━━━━━ DATA EXTRACT

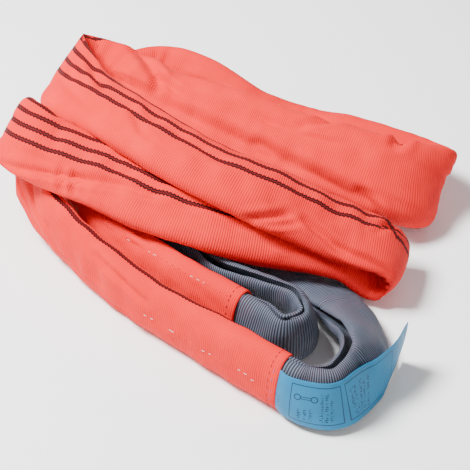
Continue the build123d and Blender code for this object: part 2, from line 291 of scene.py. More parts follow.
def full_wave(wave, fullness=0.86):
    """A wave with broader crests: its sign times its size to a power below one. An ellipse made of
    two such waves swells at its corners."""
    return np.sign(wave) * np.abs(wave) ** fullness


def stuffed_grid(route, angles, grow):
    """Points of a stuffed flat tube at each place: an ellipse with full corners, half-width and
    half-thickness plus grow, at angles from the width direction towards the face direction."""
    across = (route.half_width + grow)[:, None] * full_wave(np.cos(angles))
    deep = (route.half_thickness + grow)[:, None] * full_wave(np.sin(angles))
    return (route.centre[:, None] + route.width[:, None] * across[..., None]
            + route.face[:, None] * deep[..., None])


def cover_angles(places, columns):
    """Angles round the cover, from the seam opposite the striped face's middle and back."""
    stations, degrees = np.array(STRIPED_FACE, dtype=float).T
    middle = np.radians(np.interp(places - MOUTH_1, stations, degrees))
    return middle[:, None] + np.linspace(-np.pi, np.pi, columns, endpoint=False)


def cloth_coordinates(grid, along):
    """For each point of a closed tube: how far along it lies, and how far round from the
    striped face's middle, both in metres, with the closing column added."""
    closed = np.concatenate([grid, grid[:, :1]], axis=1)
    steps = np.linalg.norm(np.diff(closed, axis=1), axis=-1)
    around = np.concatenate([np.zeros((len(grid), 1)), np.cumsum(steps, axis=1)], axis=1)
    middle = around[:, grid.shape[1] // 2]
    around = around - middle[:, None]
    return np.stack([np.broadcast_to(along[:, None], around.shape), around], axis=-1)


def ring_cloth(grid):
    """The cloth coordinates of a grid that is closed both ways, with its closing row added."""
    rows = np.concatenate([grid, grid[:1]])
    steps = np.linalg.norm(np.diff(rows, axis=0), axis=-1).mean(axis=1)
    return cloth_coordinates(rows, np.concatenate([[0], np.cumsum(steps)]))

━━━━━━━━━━

■ **WHAT THE EXERCISE ASKS**
Each line above is to be repeated exactly.

■ **WRITTEN RESPONSE**
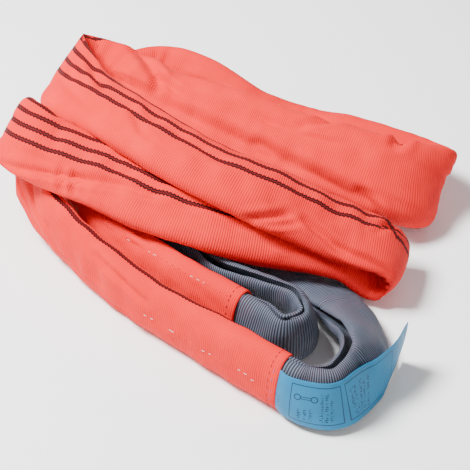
Continue the build123d and Blender code for this object: part 2, from line 291 of scene.py. More parts follow.
def full_wave(wave, fullness=0.86):
    """A wave with broader crests: its sign times its size to a power below one. An ellipse made of
    two such waves swells at its corners."""
    return np.sign(wave) * np.abs(wave) ** fullness


def stuffed_grid(route, angles, grow):
    """Points of a stuffed flat tube at each place: an ellipse with full corners, half-width and
    half-thickness plus grow, at angles from the width direction towards the face direction."""
    across = (route.half_width + grow)[:, None] * full_wave(np.cos(angles))
    deep = (route.half_thickness + grow)[:, None] * full_wave(np.sin(angles))
    return (route.centre[:, None] + route.width[:, None] * across[..., None]
            + route.face[:, None] * deep[..., None])


def cover_angles(places, columns):
    """Angles round the cover, from the seam opposite the striped face's middle and back."""
    stations, degrees = np.array(STRIPED_FACE, dtype=float).T
    middle = np.radians(np.interp(places - MOUTH_1, stations, degrees))
    return middle[:, None] + np.linspace(-np.pi, np.pi, columns, endpoint=False)


def cloth_coordinates(grid, along):
    """For each point of a closed tube: how far along it lies, and how far round from the
    striped face's middle, both in metres, with the closing column added."""
    closed = np.concatenate([grid, grid[:, :1]], axis=1)
    steps = np.linalg.norm(np.diff(closed, axis=1), axis=-1)
    around = np.concatenate([np.zeros((len(grid), 1)), np.cumsum(steps, axis=1)], axis=1)
    middle = around[:, grid.shape[1] // 2]
    around = around - middle[:, None]
    return np.stack([np.broadcast_to(along[:, None], around.shape), around], axis=-1)


def ring_cloth(grid):
    """The cloth coordinates of a grid that is closed both ways, with its closing row added."""
    rows = np.concatenate([grid, grid[:1]])
    steps = np.linalg.norm(np.diff(rows, axis=0), axis=-1).mean(axis=1)
    return cloth_coordinates(rows, np.concatenate([[0], np.cumsum(steps)]))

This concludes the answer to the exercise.